Comparative Analysis of ML-Based Outlier Detection Techniques for IoT-Based Smart Energy Management Systems

 

Parh Yong Wong1, Nayef A. M. Alduais1,*, Nurul Aswa Omar1, Salama A. Mostafa1, Abdul-Malik H. Y. Saad2, Antar Shaddad H. Abdul-Qawy3, Abdullah B. Nasser4, Waheed Ali H. M. Ghanem5

1 Faculty of Computer Science and Information Technology, Universiti Tun Hussein Onn Malaysia, Parit Raja, Batu Pahat, Johor 86400, Malaysia;

2 College of Engineering, University of Buraimi, 512, Al Buraimi, Oman

3 Department of Mathematics and Computer Science, Faculty of Science, Abdulrahman Al-Sumait University, Zanzibar, Tanzania;

4 School of Technology and Innovation, University of Vaasa, 65200 Vaasa, Finland;

5 Faculty of Computer Science and Mathematics, Universiti Malaysia Terengganu, 21030 Kuala Terengganu Terengganu, Malaysia;

 

Emails:  hi220037@student.uthm.edu.my; nayef@uthm.edu.my; nurulaswa@uthm.edu.my; salama@uthm.edu.my;  abdulmalik.h@uob.edu.om; antarabdulqawy@sumait.ac.tz; nabdulla@uwasa.f; waheedghanem@umt.edu.my

Abstract

With the development and advancement of ICST, data-driven technology such as the Internet of Things (IoT) and Smart Technology including Smart Energy Management Systems (SEMS) has become a trend in many regions and around the globe. There is no doubt that data quality and data quality problems are among the most vital topics to be addressed for a successful application of IoT-based SEMS. Poor data in such major yet delicate systems will affect the quality of life (QoL) of millions, and even cause destruction and disruption to a country. This paper aims to tackle this problem by searching for suitable outlier detection techniques from the many developed ML-based outlier detection methods.
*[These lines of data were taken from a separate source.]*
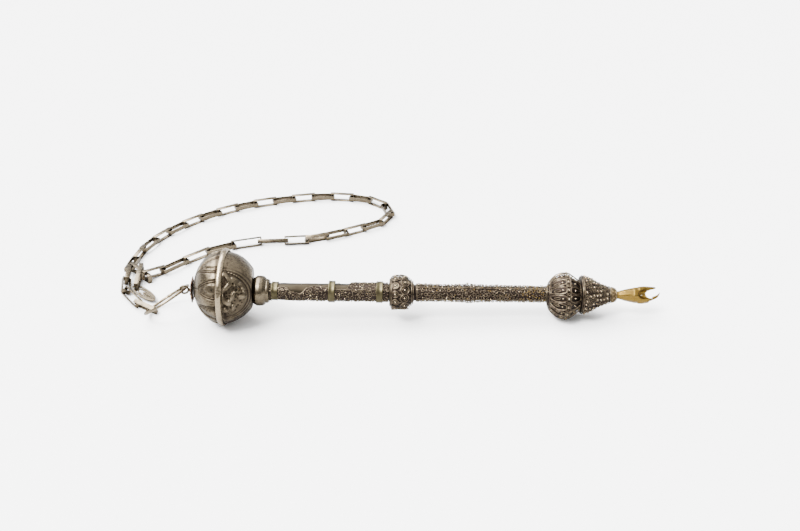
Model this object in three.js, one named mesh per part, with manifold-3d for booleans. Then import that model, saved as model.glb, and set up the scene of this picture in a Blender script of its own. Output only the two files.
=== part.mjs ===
// A silver Torah pointer lying on a table, with its suspension ring and its chain of flat-strip links.
// Lengths are millimetres and +Z is up. The origin is on the table, where the belt of the round knob rests.
// The pointer runs along +X, from the ring and knob to the little pointing hand.
import * as THREE from 'three';
import { mergeVertices } from 'three/addons/utils/BufferGeometryUtils.js';
import Module from 'manifold-3d';

const wasm = await Module();
wasm.setup();

const degrees = THREE.MathUtils.degToRad;

// Clearance between neighbouring pieces, and the depth of the flats worn under the knob and the large knop.
const GAP = 0.3;
const SLEEVE_GAP = 0.3;
const WORN_FLAT = 0.15;

// Round knob: two raised domes, the belt over their seam and the collar below.
const DOME_RADIUS = 20.7;
const OUTER_DOME_HEIGHT = 16.2;
const INNER_DOME_HEIGHT = 20.5;
const DOME_RELIEF = 0.5;
const BELT_WIDTH = 3.2;
const BELT_THICKNESS = 1.2;
const BELT_CROWN = 0.25;
const KNOB_SET_HIGH = 2.1;
const COLLAR_RADIUS = 8.7;
const COLLAR_LENGTH = 8.6;

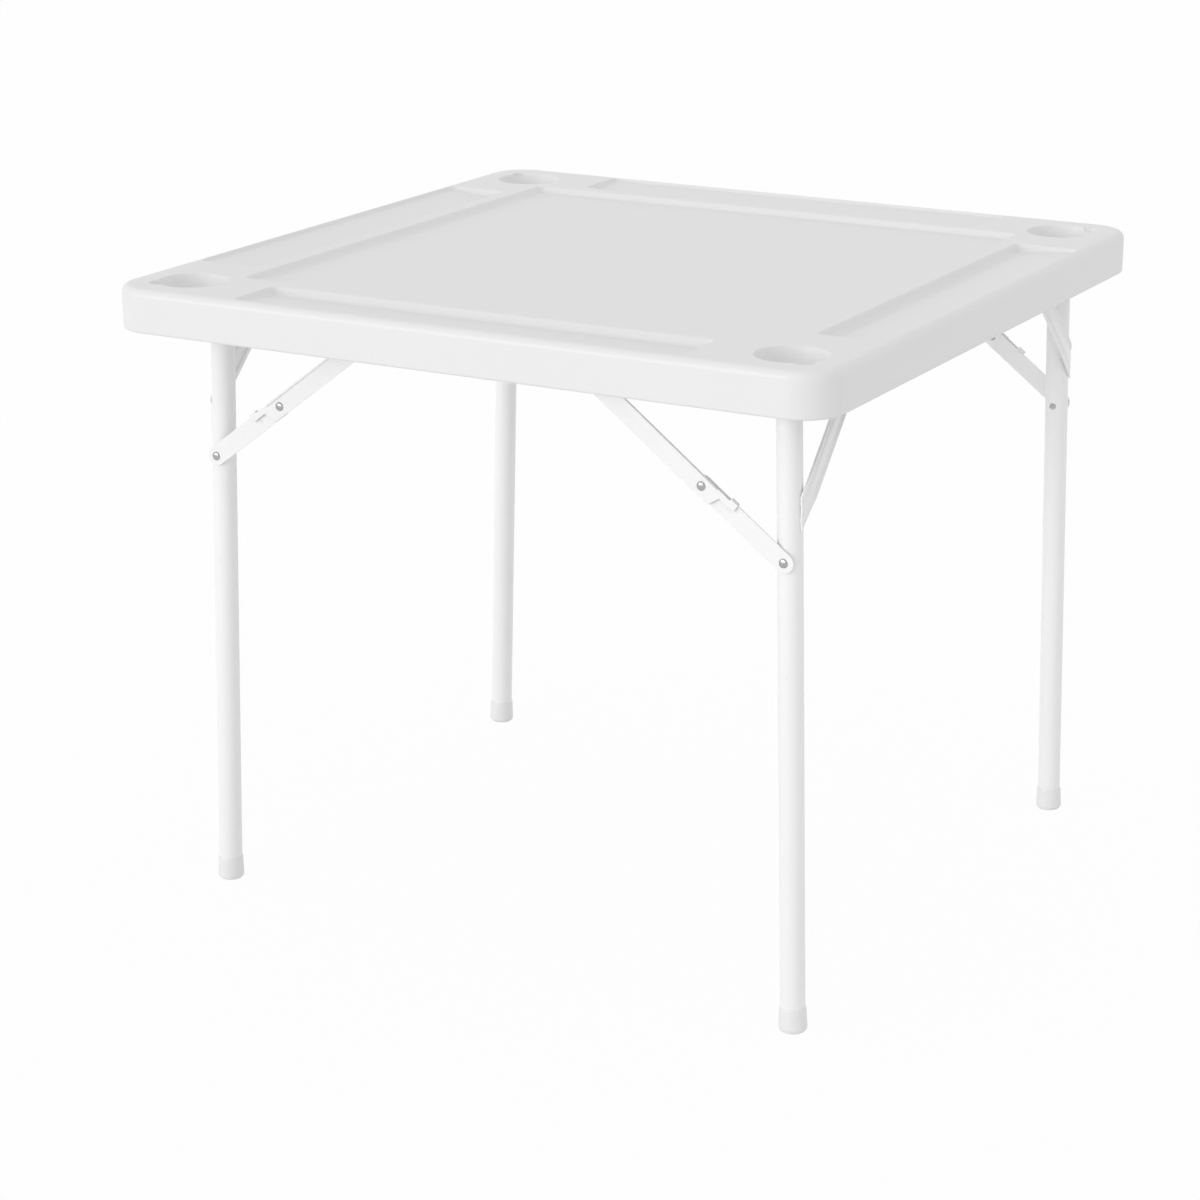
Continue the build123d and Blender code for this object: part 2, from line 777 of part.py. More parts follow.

Three methods are chosen and analyzed for their performances, namely the K-Nearest Neighbour (KNN)+ Mahalanobis Distance (MD), Minimum Covariance Determinant (MCD), and Local Outlier Factor (LOF) models. Three sensor-collected datasets that are related to SEMS and with different data types are used in this research, they are pre-processed and split into training and testing datasets with manually injected outliers. The training datasets are then used for searching the patterns of the datasets through training of the models, and the trained models are then tested with the testing datasets, using the found patterns to identify and label the outliers in the datasets. All the models can accurately identify the outliers, with their average accuracies scoring over 95%. However, the average execution time used for each model varies, where the KNN+MD model has the longest average execution time at 12.99 seconds, MCD achieving 3.98 seconds for execution time, and the LOF model at 0.60 seconds, the shortest among the three.

 

Received: August 13, 2023, Revised: November 26, 2023 Accepted: April 09, 2024

 

Keywords: Internet of Things (IoT); Smart Energy Management System; Outlier Detection Techniques; Comparative Analysis; K-Nearest Neighbor (KNN); Minimum Covariance Determinant (MCD); Local Outlier Factor (LOF).